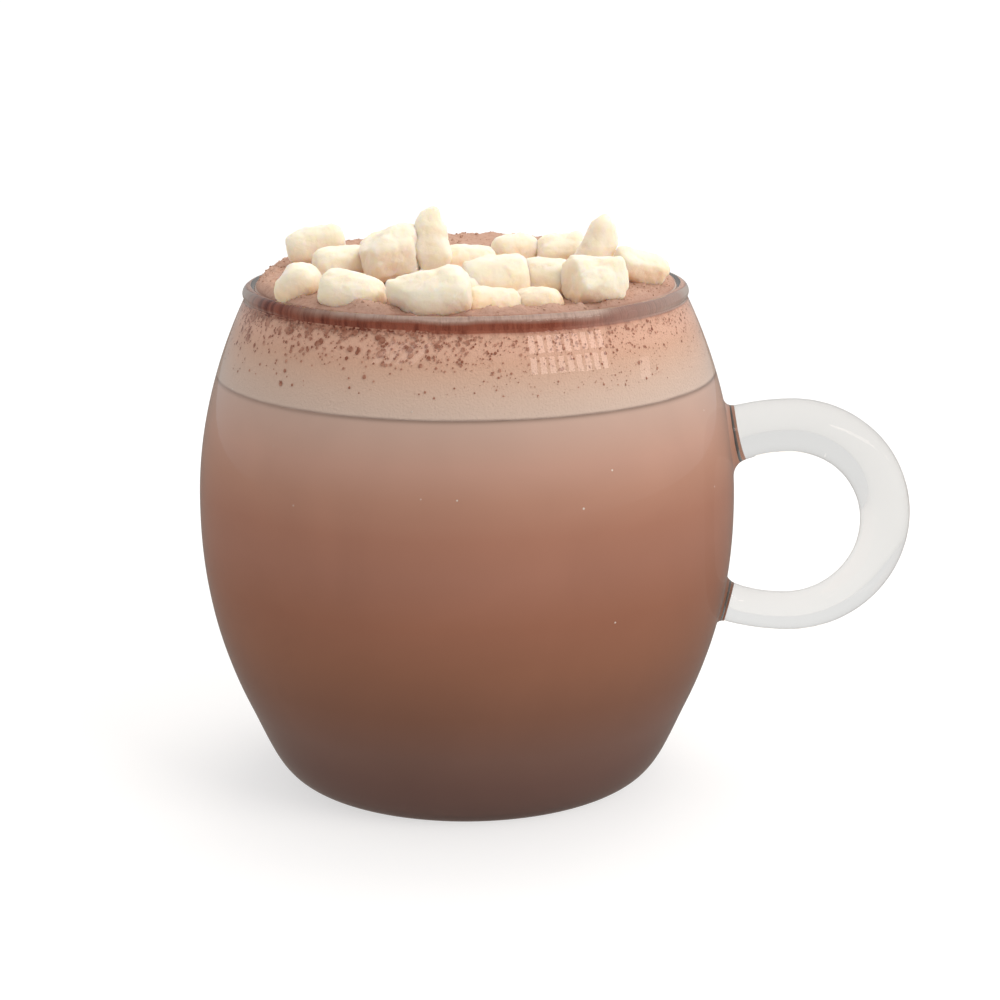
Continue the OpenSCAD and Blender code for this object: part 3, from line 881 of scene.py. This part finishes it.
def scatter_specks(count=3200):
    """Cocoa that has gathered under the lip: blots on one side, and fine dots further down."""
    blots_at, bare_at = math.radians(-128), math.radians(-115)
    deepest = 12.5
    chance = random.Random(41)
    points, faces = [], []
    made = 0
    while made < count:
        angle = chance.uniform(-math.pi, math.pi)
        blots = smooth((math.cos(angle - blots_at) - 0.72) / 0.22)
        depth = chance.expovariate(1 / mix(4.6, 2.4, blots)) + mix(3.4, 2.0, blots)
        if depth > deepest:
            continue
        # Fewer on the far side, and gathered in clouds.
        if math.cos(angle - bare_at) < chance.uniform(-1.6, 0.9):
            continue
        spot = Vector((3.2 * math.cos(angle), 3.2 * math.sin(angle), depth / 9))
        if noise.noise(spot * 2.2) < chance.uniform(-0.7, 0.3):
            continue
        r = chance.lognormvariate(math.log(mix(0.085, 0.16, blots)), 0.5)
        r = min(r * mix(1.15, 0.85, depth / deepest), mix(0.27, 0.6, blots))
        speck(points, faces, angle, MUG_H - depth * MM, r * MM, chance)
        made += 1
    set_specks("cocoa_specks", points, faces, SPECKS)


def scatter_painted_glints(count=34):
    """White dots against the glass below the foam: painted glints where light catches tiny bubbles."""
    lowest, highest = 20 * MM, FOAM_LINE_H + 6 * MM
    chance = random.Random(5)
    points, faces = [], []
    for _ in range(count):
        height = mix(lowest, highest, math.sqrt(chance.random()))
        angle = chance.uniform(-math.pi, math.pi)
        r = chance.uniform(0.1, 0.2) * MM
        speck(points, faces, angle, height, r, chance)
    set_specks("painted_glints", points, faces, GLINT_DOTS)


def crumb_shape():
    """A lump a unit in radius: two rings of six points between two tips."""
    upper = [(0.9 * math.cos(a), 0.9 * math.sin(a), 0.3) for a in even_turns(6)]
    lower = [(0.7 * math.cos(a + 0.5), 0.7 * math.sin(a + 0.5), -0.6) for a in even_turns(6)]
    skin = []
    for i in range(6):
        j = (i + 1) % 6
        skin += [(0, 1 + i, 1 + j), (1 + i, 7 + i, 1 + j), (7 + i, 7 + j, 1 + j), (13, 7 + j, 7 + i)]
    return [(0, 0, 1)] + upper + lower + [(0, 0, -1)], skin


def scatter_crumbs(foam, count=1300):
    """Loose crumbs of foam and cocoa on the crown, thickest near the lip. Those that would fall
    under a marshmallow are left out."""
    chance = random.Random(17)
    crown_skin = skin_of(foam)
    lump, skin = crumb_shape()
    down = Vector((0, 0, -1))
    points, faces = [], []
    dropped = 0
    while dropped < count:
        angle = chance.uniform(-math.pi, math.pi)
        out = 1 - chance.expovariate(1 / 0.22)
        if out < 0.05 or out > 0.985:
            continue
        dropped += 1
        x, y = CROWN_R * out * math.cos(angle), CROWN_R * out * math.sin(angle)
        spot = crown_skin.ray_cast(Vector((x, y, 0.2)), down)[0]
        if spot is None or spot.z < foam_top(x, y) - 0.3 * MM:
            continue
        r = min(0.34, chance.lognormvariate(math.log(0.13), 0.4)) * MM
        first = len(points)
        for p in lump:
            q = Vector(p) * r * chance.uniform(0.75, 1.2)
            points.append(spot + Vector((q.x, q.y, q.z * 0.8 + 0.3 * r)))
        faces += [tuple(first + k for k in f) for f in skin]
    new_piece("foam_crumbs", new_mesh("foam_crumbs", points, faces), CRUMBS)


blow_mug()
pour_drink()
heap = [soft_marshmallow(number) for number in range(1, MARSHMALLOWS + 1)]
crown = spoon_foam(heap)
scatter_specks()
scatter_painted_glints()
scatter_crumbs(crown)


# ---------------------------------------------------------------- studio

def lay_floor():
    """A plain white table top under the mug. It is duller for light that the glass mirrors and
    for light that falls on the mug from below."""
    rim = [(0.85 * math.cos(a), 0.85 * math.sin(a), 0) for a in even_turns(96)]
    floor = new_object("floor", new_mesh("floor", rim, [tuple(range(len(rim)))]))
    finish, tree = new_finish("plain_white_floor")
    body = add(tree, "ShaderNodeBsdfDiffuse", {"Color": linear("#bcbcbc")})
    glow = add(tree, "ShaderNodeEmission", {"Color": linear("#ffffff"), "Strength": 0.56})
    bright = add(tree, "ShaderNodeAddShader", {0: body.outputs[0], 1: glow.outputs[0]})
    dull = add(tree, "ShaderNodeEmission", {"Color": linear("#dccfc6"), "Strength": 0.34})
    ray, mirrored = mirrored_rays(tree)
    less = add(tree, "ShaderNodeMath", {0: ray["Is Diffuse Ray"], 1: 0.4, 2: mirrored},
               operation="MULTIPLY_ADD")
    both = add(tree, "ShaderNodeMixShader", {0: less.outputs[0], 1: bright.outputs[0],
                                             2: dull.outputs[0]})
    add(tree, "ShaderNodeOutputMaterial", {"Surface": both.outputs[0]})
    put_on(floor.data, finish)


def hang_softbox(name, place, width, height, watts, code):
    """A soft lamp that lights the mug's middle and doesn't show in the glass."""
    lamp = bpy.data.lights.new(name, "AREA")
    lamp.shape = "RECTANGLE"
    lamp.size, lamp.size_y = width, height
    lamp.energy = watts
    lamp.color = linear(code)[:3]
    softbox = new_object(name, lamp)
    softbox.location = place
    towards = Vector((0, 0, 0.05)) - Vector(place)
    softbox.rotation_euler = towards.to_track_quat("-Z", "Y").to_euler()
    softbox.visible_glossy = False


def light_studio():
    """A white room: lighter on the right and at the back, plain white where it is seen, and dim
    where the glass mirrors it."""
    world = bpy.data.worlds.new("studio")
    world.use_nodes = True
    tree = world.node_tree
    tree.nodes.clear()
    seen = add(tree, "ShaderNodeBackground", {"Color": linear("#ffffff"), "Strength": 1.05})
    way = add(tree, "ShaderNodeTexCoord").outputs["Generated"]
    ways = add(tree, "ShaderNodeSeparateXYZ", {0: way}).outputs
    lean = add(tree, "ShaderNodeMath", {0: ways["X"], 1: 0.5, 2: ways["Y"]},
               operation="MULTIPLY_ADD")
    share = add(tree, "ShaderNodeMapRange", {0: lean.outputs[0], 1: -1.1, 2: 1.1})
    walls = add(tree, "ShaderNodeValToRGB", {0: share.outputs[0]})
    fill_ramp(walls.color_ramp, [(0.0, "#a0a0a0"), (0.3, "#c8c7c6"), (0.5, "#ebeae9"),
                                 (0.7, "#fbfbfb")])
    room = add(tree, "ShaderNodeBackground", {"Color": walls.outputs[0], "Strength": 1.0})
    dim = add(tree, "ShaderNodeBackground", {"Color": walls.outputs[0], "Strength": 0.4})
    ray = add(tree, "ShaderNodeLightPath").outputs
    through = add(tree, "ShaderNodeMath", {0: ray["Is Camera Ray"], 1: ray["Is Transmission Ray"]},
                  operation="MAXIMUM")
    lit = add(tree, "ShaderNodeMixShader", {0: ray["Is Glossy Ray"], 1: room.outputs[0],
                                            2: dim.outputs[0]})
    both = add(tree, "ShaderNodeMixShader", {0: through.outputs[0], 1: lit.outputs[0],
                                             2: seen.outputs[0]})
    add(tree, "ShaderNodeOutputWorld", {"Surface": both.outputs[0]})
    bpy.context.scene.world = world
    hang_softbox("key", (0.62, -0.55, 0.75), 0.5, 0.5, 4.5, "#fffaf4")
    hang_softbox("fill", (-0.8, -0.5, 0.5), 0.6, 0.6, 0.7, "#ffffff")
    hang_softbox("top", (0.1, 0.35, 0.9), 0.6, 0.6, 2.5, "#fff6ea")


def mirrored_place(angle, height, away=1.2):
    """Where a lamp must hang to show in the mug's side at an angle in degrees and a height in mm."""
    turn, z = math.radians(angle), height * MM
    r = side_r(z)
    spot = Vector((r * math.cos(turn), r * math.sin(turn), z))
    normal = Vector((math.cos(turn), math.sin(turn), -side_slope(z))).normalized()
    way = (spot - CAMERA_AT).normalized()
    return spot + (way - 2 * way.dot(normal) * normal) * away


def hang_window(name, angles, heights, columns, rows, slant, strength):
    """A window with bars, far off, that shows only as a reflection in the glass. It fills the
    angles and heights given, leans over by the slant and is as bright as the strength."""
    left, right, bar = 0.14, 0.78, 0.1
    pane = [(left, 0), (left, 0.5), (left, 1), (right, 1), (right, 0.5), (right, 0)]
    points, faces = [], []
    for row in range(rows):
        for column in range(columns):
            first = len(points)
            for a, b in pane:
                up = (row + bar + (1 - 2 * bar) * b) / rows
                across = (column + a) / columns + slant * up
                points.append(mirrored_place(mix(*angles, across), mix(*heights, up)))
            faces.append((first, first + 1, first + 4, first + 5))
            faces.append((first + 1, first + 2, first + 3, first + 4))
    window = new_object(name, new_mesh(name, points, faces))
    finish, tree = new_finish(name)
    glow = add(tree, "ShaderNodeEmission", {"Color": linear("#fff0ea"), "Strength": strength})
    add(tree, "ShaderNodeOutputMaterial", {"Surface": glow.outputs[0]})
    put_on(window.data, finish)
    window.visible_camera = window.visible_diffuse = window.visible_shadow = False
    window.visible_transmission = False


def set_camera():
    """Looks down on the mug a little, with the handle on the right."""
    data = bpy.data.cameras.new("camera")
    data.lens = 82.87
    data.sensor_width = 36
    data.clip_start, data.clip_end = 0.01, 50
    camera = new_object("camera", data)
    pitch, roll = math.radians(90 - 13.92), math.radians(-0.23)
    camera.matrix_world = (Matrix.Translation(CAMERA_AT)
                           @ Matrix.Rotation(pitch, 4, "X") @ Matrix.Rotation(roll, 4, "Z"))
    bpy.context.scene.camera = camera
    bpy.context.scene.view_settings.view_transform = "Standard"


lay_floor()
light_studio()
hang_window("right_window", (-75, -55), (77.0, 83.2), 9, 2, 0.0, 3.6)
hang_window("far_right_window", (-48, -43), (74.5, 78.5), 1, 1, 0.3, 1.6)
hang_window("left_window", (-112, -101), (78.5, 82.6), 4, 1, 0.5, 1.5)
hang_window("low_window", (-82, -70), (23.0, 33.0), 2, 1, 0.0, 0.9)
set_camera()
--*--
### YOUR GOAL
Please give an exact restatement of only the lines from the beginning of the material above to the line with "points, faces, SPECKS)", inclusive.

### COMPLETE RESPONSE
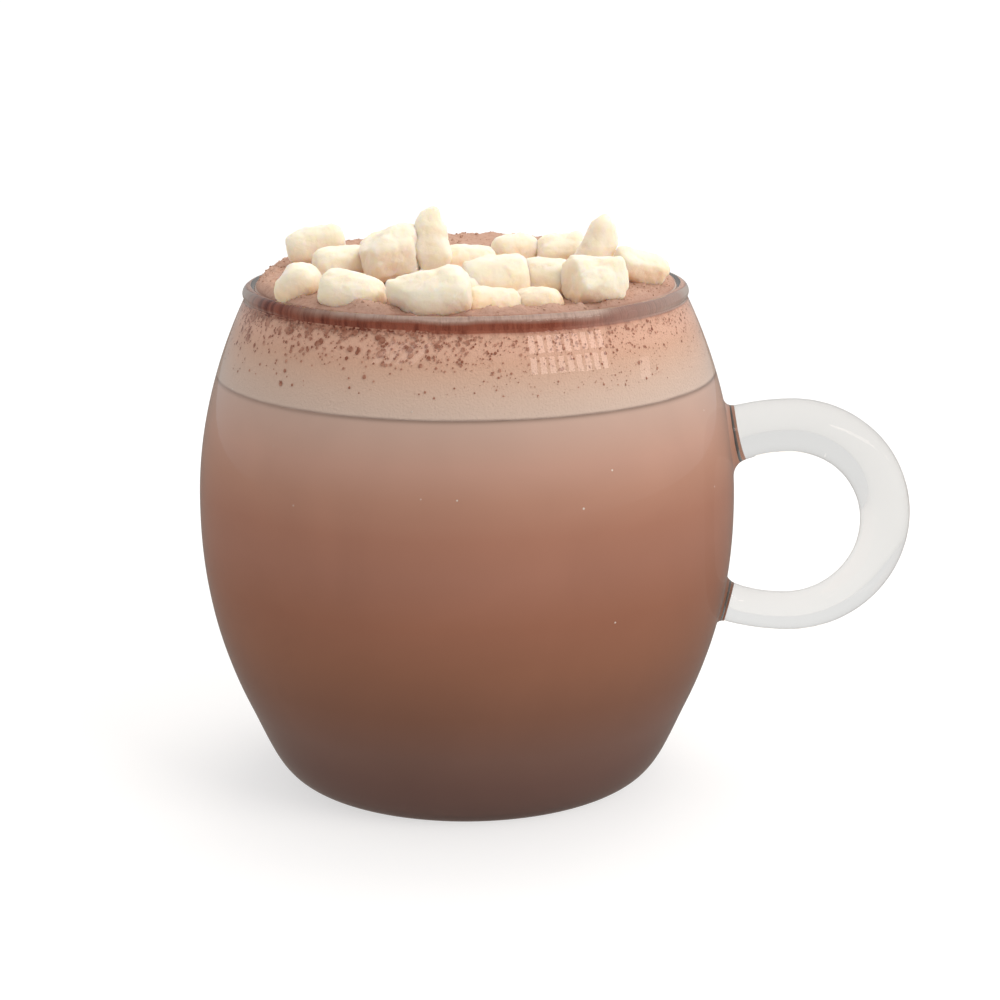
Continue the OpenSCAD and Blender code for this object: part 3, from line 881 of scene.py. This part finishes it.
def scatter_specks(count=3200):
    """Cocoa that has gathered under the lip: blots on one side, and fine dots further down."""
    blots_at, bare_at = math.radians(-128), math.radians(-115)
    deepest = 12.5
    chance = random.Random(41)
    points, faces = [], []
    made = 0
    while made < count:
        angle = chance.uniform(-math.pi, math.pi)
        blots = smooth((math.cos(angle - blots_at) - 0.72) / 0.22)
        depth = chance.expovariate(1 / mix(4.6, 2.4, blots)) + mix(3.4, 2.0, blots)
        if depth > deepest:
            continue
        # Fewer on the far side, and gathered in clouds.
        if math.cos(angle - bare_at) < chance.uniform(-1.6, 0.9):
            continue
        spot = Vector((3.2 * math.cos(angle), 3.2 * math.sin(angle), depth / 9))
        if noise.noise(spot * 2.2) < chance.uniform(-0.7, 0.3):
            continue
        r = chance.lognormvariate(math.log(mix(0.085, 0.16, blots)), 0.5)
        r = min(r * mix(1.15, 0.85, depth / deepest), mix(0.27, 0.6, blots))
        speck(points, faces, angle, MUG_H - depth * MM, r * MM, chance)
        made += 1
    set_specks("cocoa_specks", points, faces, SPECKS)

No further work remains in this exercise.